Sky and sea or desert may be about him. He knows the arctic cold, the
tropic heat; the forest and the plain; the mountain and the marsh; the
brook and river; the peak and the precipice; the glacier and the tempest
in their course. Out of the very elements he is daily building new paths
for man to tread. Soon he, too, must pass; laid after death, it may be,
beside some mighty water that his handiwork has spanned.

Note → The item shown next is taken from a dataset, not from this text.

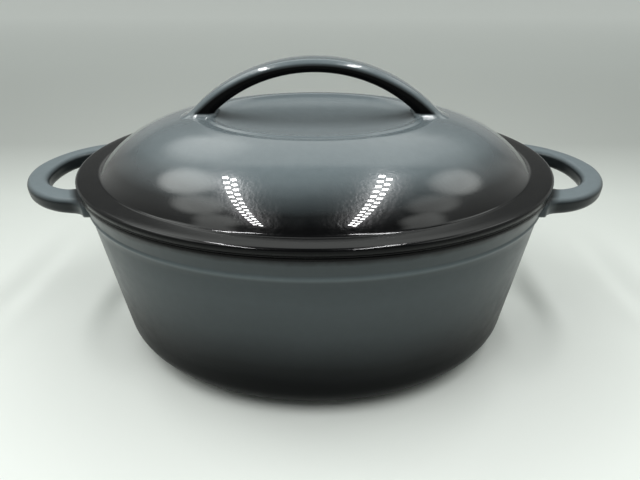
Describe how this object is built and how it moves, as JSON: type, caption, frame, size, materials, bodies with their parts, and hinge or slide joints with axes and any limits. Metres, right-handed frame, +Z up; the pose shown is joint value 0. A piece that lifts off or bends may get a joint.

In loneliness and silence does he not often think, I wonder, of the God
with whom he deals? It is God who provides the river and the sea; God
who through endless ages has piled stone on stone, crust on crust, and
has crumpled the strata of the earth as tissue in His hand. It is God
who has bound every mote to the earth-centre; who has sent magnetic
currents coursing through the globe, and has made tides and sea-changes,
and the trade-winds to blow. It is the God of the Gulf Stream, the
Caribbean Sea, the God of the Appalachians, the God of the Himalayas,
the God of the Cordilleras, of the Amazon, the Yukon, the Yang-tse-Kiang
with which he really deals.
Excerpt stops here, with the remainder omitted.